Au-delà des innovations – l’IA peut désormais, par exemple, générer des images à partir de photographies ou de plans existants –, les interrogations les plus brûlantes sont d’ordre juridique. Lucie Walker, juriste de la postproduction, explique : « Il y a encore quelques mois, le bureau du copyright américain considérait qu’une œuvre, pour être protégée par le droit d’auteur, devait être intégralement créée par l’artiste lui-même. Les choses évoluent en ce moment : il y une dizaine de jours, un rapport de ce même bureau a établi qu’un prompt isolé relevait du domaine des idées, non protégeable, mais qu’une combinaison de prompts pouvait donner lieu à une œuvre originale si l’on parvenait à démontrer la part de créativité humaine nécessaire pour l’obtenir. Cette position sera progressivement adoptée ailleurs, notamment en France. » En plus de la paternité des œuvres, pose également question, de façon plus diffuse, la nature souvent obscure des données constitutives des datasets : rien ne vient garantir qu’elles sont libres de droits, au point de limiter l’usage de l’IA par les grands studios d’effets spéciaux et les plateformes, qui craignent de perdre la propriété de l’œuvre.
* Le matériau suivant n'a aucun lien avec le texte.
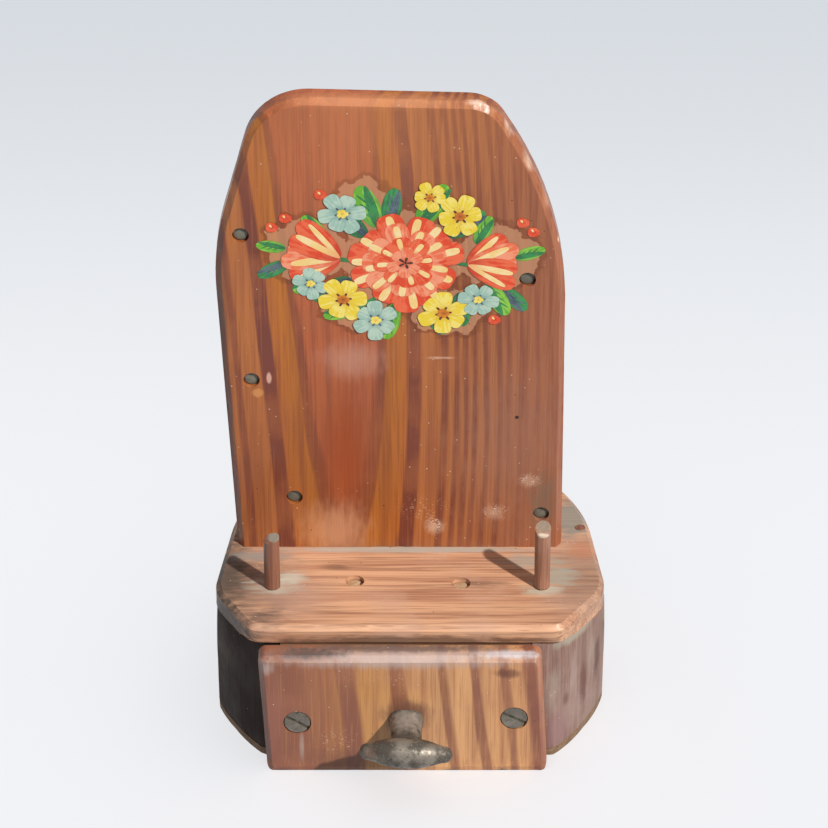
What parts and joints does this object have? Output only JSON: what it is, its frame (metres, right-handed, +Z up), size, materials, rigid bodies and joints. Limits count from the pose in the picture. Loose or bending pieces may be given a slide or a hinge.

Si l’on comprend que les cartes sont rebattues sans cesse, les freins à l’usage de l’IA générative sont ainsi autant juridiques que techniques et culturels – le réel, qu’elle nappe d’une inquiétante artificialité, lui résiste, et «on aura toujours besoin d’admirer des acteurs en chair et en os, de se relier à l’humain grâce au cinéma», comme le formule Vincent Mathias, directeur de la photographie. À terme, on peut penser que l’IA générative menace moins le cinéma et les chefs de poste que les petites mains dont les tâches sont progressivement automatisées, ainsi que le milieu plus standardisé de la publicité.